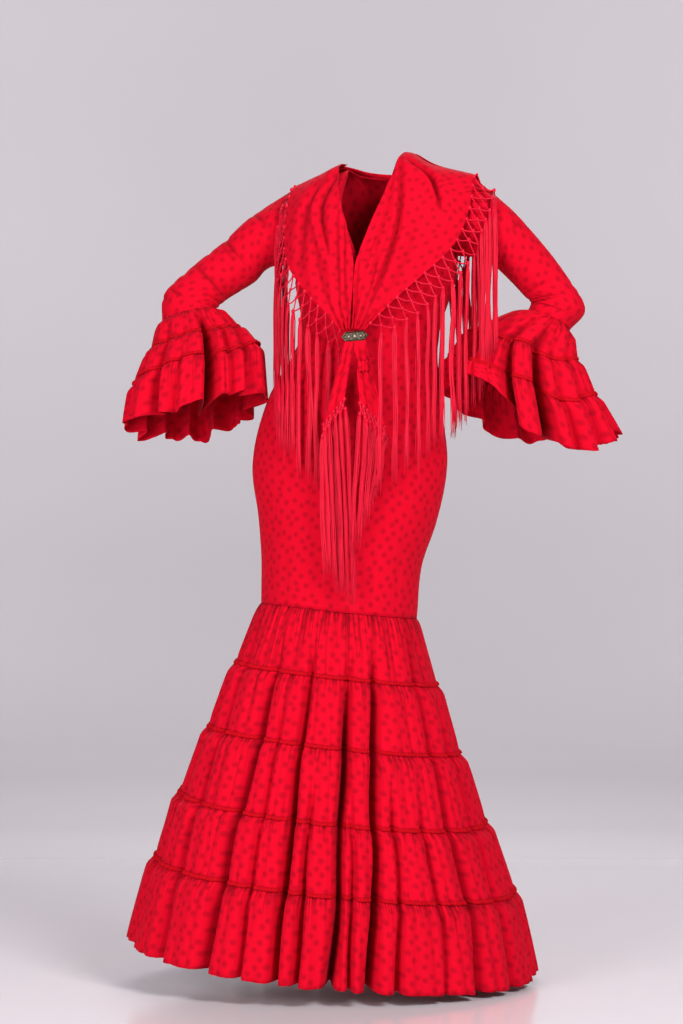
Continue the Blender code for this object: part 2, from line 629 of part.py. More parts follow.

* * *

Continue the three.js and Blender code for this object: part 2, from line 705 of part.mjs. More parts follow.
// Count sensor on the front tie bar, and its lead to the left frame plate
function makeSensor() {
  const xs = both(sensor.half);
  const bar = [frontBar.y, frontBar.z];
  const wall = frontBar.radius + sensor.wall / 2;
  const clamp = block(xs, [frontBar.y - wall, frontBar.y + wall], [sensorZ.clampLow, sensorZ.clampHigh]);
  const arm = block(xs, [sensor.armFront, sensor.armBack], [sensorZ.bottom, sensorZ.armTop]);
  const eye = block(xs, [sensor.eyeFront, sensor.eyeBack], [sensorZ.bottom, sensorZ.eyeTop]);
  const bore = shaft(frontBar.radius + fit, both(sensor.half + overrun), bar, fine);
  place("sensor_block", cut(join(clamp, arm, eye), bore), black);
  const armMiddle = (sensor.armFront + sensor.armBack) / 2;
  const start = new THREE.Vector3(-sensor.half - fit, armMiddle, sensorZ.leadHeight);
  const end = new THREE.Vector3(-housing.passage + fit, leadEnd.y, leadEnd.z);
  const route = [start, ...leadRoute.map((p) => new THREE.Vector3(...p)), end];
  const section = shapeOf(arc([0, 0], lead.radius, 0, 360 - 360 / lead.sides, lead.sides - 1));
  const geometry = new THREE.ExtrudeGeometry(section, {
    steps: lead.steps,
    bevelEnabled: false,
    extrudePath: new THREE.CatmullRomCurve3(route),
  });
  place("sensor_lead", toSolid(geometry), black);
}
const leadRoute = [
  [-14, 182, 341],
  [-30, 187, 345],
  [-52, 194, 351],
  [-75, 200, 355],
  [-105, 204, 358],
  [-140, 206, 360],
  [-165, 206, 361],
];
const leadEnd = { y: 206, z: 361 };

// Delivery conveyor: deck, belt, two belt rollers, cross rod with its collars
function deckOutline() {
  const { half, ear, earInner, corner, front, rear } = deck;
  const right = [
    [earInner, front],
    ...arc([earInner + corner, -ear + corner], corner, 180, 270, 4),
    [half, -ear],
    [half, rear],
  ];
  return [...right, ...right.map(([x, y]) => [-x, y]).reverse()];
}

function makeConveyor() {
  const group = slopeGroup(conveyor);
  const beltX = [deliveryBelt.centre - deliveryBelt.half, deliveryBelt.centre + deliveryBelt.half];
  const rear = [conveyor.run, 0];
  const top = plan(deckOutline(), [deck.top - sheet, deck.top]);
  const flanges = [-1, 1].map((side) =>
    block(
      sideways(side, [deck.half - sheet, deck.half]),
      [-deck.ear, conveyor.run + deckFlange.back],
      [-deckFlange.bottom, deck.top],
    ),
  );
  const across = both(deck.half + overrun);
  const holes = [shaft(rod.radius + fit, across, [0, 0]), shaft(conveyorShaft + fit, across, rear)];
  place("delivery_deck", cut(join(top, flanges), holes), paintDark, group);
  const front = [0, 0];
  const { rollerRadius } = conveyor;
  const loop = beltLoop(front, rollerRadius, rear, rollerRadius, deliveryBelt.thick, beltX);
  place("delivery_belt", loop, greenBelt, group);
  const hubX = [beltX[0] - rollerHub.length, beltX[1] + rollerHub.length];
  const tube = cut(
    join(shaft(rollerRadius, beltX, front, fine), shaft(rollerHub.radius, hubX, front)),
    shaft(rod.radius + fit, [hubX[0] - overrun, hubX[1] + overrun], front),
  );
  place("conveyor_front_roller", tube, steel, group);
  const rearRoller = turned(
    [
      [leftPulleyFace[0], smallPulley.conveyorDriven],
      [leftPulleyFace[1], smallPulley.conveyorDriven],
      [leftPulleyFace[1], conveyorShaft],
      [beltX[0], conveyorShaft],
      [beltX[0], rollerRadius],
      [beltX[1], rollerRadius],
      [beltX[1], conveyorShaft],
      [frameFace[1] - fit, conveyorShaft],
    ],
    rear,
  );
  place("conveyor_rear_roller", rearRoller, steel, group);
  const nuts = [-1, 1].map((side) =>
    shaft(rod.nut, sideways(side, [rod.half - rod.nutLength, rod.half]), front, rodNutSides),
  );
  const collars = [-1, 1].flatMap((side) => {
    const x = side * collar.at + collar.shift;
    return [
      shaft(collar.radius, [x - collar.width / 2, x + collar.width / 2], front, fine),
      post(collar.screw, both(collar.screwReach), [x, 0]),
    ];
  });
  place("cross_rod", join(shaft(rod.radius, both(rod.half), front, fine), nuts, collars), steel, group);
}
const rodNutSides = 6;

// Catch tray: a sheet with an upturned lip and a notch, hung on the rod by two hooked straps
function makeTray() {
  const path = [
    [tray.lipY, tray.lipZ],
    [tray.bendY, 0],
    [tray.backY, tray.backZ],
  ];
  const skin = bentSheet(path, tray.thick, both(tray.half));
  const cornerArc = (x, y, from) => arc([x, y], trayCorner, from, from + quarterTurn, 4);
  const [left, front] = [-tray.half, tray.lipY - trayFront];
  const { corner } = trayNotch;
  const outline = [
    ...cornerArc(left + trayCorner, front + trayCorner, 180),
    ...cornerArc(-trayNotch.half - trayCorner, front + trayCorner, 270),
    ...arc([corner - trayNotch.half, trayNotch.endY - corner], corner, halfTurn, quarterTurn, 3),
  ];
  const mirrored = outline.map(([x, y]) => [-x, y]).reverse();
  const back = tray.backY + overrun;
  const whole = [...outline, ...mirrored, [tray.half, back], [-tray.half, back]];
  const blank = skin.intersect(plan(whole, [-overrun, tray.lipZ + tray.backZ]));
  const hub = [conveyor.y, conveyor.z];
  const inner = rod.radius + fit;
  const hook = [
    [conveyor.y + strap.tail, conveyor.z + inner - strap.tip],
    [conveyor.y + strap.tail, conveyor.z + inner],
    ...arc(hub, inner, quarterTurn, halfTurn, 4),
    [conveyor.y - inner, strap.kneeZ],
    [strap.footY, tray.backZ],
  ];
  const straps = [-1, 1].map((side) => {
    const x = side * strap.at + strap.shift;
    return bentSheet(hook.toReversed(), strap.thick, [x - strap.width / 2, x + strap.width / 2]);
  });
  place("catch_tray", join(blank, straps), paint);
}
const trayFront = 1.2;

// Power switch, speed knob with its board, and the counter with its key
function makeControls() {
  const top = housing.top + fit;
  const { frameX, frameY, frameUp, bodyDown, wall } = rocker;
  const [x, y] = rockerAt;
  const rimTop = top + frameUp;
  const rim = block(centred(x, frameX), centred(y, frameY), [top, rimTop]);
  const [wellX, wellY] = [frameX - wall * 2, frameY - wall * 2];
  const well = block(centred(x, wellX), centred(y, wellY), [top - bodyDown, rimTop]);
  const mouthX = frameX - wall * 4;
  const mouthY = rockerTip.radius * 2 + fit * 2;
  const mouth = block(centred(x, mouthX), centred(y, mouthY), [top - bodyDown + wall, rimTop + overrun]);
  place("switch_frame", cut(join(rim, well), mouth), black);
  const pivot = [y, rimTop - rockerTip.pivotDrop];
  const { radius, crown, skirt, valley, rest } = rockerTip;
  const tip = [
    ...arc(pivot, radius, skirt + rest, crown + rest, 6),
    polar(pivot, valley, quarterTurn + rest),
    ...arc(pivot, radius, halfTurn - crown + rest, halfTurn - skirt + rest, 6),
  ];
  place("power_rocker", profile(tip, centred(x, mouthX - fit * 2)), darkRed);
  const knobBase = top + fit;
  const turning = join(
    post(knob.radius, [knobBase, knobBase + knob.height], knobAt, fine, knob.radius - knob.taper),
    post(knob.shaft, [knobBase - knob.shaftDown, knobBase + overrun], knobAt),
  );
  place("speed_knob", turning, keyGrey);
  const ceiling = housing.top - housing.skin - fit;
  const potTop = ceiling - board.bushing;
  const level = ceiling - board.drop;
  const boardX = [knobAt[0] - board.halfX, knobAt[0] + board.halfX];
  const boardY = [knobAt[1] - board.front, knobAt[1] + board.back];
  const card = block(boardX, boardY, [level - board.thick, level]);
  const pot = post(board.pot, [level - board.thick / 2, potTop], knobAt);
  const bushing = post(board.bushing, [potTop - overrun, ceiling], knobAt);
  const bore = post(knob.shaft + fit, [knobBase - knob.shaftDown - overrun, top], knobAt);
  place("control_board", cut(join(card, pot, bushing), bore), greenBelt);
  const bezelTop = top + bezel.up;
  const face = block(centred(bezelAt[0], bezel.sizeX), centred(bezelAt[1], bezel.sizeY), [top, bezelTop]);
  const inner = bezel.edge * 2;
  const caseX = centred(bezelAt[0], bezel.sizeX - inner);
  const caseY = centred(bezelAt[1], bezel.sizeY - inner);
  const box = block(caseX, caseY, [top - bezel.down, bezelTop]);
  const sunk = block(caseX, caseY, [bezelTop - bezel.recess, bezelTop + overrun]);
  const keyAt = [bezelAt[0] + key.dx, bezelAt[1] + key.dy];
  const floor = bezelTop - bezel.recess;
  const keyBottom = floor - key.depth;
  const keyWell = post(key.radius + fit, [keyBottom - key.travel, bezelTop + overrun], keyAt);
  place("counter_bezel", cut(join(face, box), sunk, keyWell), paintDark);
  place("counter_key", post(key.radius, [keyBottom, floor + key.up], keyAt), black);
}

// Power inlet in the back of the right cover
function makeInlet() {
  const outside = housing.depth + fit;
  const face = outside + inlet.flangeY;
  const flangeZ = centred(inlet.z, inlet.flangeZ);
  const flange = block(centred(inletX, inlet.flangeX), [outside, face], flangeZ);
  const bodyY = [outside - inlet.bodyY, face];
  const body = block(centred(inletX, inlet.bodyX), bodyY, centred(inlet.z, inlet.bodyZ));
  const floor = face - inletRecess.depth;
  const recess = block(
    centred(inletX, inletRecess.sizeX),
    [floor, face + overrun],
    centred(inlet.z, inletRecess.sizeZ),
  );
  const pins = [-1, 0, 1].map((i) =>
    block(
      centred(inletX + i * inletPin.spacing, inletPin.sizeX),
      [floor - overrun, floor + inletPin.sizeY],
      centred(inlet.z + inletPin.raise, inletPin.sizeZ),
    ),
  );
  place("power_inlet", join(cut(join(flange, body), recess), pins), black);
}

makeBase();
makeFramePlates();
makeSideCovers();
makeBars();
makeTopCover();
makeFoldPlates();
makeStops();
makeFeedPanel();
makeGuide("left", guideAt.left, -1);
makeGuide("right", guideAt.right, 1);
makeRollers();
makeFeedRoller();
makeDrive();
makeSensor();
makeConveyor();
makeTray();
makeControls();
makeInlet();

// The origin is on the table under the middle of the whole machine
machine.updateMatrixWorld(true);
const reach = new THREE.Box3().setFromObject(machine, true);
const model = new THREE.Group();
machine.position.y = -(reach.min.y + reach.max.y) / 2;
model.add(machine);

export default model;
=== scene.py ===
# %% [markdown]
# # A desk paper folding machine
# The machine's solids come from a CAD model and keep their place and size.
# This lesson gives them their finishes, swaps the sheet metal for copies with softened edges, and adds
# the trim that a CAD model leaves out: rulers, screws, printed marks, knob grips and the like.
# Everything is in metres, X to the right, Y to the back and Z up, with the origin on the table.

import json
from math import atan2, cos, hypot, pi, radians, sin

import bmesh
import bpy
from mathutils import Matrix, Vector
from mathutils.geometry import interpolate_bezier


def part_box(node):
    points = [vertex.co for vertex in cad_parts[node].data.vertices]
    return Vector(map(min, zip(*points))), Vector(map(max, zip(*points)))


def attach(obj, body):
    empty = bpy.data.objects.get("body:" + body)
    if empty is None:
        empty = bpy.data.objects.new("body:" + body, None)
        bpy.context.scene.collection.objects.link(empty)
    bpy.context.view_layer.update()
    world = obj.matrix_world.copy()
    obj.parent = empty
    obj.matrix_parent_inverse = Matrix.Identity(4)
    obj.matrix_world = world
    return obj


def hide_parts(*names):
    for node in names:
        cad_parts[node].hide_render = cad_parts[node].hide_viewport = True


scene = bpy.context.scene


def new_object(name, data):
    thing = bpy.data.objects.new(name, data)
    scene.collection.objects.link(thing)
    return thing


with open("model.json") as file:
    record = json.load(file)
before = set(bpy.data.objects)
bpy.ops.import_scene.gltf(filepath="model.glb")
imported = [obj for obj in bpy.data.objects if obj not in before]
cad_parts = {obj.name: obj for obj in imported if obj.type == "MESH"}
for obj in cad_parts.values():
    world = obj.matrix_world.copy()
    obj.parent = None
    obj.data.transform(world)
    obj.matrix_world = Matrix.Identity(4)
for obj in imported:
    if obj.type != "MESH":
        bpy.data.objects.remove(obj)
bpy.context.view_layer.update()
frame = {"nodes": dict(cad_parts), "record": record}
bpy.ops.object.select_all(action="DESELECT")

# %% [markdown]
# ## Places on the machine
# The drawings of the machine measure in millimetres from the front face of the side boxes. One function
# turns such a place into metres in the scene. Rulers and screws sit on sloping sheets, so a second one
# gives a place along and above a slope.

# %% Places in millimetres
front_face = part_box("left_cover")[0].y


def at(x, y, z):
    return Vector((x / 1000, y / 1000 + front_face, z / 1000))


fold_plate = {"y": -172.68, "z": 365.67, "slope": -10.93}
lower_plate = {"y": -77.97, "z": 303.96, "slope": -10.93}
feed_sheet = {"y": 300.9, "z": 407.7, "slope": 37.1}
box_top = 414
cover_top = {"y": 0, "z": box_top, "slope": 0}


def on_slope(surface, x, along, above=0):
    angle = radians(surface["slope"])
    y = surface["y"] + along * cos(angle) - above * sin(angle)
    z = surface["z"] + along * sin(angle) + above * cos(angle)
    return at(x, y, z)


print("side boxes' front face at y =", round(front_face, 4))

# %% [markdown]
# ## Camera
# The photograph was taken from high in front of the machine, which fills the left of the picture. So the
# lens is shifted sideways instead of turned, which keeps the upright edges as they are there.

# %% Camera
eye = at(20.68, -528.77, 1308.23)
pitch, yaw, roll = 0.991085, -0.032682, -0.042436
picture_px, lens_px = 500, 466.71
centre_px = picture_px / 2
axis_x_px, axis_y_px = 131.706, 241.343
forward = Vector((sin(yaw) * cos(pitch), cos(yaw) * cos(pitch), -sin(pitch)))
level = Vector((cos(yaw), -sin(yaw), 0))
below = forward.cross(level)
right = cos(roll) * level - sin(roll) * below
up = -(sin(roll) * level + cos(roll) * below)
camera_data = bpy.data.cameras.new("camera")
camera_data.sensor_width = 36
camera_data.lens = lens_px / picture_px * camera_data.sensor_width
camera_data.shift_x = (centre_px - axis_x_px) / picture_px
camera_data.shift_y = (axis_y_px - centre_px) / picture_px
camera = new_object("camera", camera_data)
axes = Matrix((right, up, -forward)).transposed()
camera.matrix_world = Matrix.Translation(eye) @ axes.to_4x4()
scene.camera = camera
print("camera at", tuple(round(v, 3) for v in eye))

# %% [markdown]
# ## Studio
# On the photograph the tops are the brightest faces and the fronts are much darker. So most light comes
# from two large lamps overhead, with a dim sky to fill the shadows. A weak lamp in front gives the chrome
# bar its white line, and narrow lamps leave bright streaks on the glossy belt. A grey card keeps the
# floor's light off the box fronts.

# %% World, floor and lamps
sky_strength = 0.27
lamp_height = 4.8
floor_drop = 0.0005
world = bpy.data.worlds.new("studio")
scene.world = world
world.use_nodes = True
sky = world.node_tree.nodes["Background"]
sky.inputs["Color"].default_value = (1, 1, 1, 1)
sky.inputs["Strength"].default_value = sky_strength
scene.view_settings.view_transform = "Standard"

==

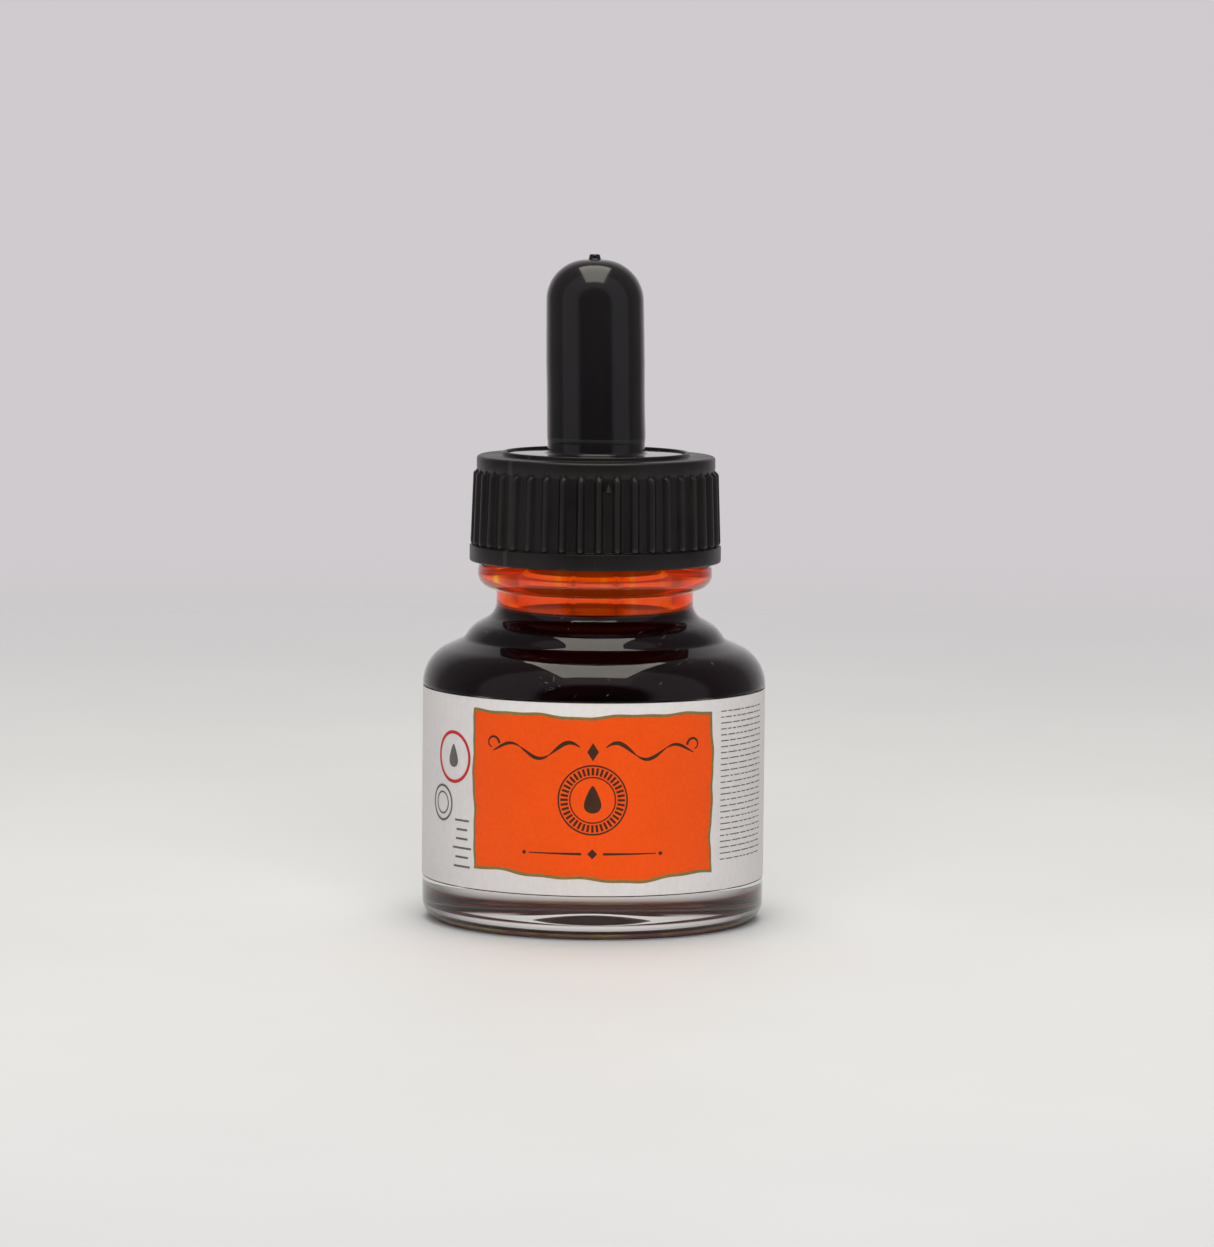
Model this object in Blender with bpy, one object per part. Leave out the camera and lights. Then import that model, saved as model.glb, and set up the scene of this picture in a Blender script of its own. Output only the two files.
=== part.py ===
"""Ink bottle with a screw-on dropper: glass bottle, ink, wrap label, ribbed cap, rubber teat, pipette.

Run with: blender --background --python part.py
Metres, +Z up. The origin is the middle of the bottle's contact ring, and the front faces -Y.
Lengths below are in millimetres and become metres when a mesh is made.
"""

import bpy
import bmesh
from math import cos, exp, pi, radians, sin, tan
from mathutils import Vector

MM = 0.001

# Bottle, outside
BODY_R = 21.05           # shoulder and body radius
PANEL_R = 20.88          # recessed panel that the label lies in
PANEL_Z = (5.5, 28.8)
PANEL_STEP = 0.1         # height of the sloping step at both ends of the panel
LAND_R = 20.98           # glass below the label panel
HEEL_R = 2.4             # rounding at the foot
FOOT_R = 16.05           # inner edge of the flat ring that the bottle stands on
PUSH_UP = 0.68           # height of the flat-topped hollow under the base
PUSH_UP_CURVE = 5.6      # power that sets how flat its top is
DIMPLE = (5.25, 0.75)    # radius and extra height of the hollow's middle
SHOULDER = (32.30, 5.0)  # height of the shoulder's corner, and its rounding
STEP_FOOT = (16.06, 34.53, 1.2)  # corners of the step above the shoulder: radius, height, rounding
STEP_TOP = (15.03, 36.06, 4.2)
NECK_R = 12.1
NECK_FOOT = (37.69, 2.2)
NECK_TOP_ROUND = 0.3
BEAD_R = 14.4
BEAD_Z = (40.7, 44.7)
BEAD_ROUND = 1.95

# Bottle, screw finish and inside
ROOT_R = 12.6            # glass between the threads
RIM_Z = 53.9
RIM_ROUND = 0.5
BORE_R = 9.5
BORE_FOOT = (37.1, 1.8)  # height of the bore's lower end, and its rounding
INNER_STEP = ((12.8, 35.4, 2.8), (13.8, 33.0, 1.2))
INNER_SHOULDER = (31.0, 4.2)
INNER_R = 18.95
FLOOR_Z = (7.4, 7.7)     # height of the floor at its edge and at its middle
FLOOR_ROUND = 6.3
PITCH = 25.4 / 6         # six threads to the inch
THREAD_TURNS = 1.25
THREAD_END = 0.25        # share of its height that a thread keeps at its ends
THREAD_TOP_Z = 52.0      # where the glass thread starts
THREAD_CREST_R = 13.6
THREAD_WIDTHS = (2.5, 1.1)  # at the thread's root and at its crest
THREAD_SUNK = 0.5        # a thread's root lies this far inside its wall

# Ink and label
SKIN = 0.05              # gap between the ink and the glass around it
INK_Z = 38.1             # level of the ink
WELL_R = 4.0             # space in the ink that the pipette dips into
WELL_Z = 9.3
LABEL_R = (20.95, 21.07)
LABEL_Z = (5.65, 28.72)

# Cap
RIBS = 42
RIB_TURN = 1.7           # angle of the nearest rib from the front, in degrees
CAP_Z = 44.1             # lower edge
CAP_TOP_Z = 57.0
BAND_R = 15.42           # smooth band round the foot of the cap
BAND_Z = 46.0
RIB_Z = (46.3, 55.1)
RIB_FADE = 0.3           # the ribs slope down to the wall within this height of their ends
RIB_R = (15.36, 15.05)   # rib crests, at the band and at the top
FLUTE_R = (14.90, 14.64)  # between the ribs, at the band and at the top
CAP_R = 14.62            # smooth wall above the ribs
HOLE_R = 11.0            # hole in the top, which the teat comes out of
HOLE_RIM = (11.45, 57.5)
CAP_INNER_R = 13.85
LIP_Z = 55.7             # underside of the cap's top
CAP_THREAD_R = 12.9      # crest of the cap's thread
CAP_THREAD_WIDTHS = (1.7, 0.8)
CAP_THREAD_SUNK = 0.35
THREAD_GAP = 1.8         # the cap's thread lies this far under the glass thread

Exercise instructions
Of the entries listed above, reproduce only the lines starting at the line containing "obj.matrix_parent_inverse = Matrix.Identity(4)" and ending at the line containing "imported = [obj". Include both, exactly as they stand.

Result below
    obj.matrix_parent_inverse = Matrix.Identity(4)
    obj.matrix_world = world
    return obj


def hide_parts(*names):
    for node in names:
        cad_parts[node].hide_render = cad_parts[node].hide_viewport = True


scene = bpy.context.scene


def new_object(name, data):
    thing = bpy.data.objects.new(name, data)
    scene.collection.objects.link(thing)
    return thing


with open("model.json") as file:
    record = json.load(file)
before = set(bpy.data.objects)
bpy.ops.import_scene.gltf(filepath="model.glb")
imported = [obj for obj in bpy.data.objects if obj not in before]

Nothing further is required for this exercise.